31 Of course we don’t know for sure if the examples that have been described as human sacrifices (e.g. bog bodies) really are sacrificial victims. The best we can say is that the manner of their deaths appears to have been ritualised. Sacrifice may be an explanation that makes the most sense, to a lot of people at least, but ‘ritual’ isn’t necessarily exclusive to a religious context.

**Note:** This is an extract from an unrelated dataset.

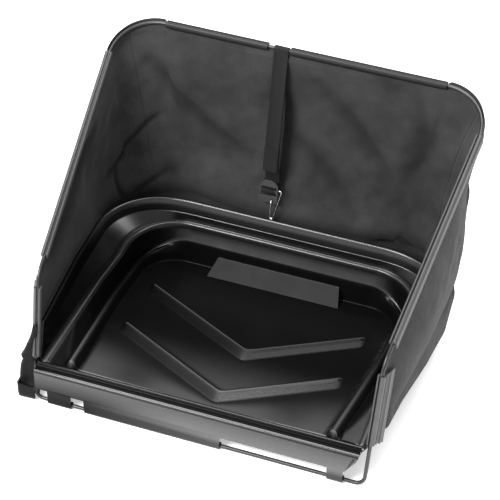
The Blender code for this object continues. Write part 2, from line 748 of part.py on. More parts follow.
def make_hook(look):
    """Wire hook: eye round the buckle's end bar, shank, bend and an arm that rises beside it."""
    _, bar, down, front = strap_places()
    across = np.array([1.0, 0.0, 0.0])
    pin = bar + down * (0.6 * BUCKLE_HEIGHT - END_BAR / 2)
    eye = math.hypot(END_BAR, BUCKLE_THICK) / 2 + CLIP_FIT + HOOK_RADIUS
    path = []
    for k in range(15):
        turn = math.radians(300 * (1 - k / 14))
        path.append(across * HOOK_ACROSS + eye * (front * math.cos(turn) - down * math.sin(turn)))
    plane = across * HOOK_ACROSS + front * eye
    low = HOOK_LENGTH - HOOK_BEND
    path.append(plane + down * 0.6 * low)
    lean = math.atan2(HOOK_SPREAD - HOOK_ACROSS - 2 * HOOK_BEND, HOOK_ARM)
    for k in range(9):
        turn = (math.pi - lean) * k / 8
        step = across * HOOK_BEND * (1 - math.cos(turn)) + down * (low + HOOK_BEND * math.sin(turn))
        path.append(plane + step)
    rise = across * math.sin(lean) - down * math.cos(lean)
    last = path[-1]
    arm = HOOK_ARM / math.cos(lean)
    path += [last + rise * arm * share for share in (0.25, 0.5, 0.75, 1.0)]
    curl = np.cross(np.cross(rise, across), rise)
    curl = unit(curl) if curl @ across < 0 else -unit(curl)
    top = path[-1]
    for k in range(1, 6):
        turn = math.radians(26 * k)
        path.append(top + HOOK_BEND * (rise * math.sin(turn) + curl * (1 - math.cos(turn))))
    hook = tube("hook", path, HOOK_RADIUS, look, around=10)
    hook.location = Vector(pin)
    return hook


def stand_on_ground():
    """Move every piece so that the origin is the middle of the footprint, at its lowest level."""
    bpy.context.view_layer.update()
    graph = bpy.context.evaluated_depsgraph_get()
    low = np.full(3, np.inf)
    high = -low
    for item in bpy.data.objects:
        if item.hide_render:
            continue
        solid = item.evaluated_get(graph)
        mesh = solid.to_mesh()
        flat = np.empty(3 * len(mesh.vertices), np.float32)
        mesh.vertices.foreach_get("co", flat)
        points = flat.reshape(-1, 3).astype(float) + np.array(item.location)
        solid.to_mesh_clear()
        low = np.minimum(low, points.min(axis=0))
        high = np.maximum(high, points.max(axis=0))
    shift = Vector((-(low[0] + high[0]) / 2, -(low[1] + high[1]) / 2, -low[2]))
    for item in bpy.data.objects:
        item.location = item.location + shift
    print("moved by", [round(v, 5) for v in shift])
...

For a discussion of sacrifice, and its definitions, see: Miranda Aldhouse-Green, Dying for the Gods: Human Sacrifice in Iron Age and Roman Europe (2001), 22.
32 See Ger Dowling, ‘Landscape and Settlement in Late Iron Age Ireland: Some Emerging Trends,’ in J. Cahill Wilson (Ed.), Late Iron Age and ‘Roman’ Ireland: Discovery Programme Reports 8 (2014).
33 Anders Kaliff, ‘The Vedic Agni and Scandinavian Fire Rituals: A Possible Connection,’ in Current Swedish Archaeology 13 (2005).
34 Constance F. Gordon Cumming, In The Hebrides (1883), 194.
35 E. Çayr, The Study of the Concept of the Sacred Hearth and Greek Goddess of the Hearth and their Association with the Prytaneoin, its Origins, and its Development (Ankara, 2006), 11.
36 W. G. Stewart, The Popular Superstitions And Festive Amusements of the Highlanders of Scotland (1823), 259.
37 R. B. Warner, ‘Keeping Out the Otherworld: The Internal Ditch at Navan and Other Iron Age “Hengiform” Enclosures,’ in Emania 18 (2000).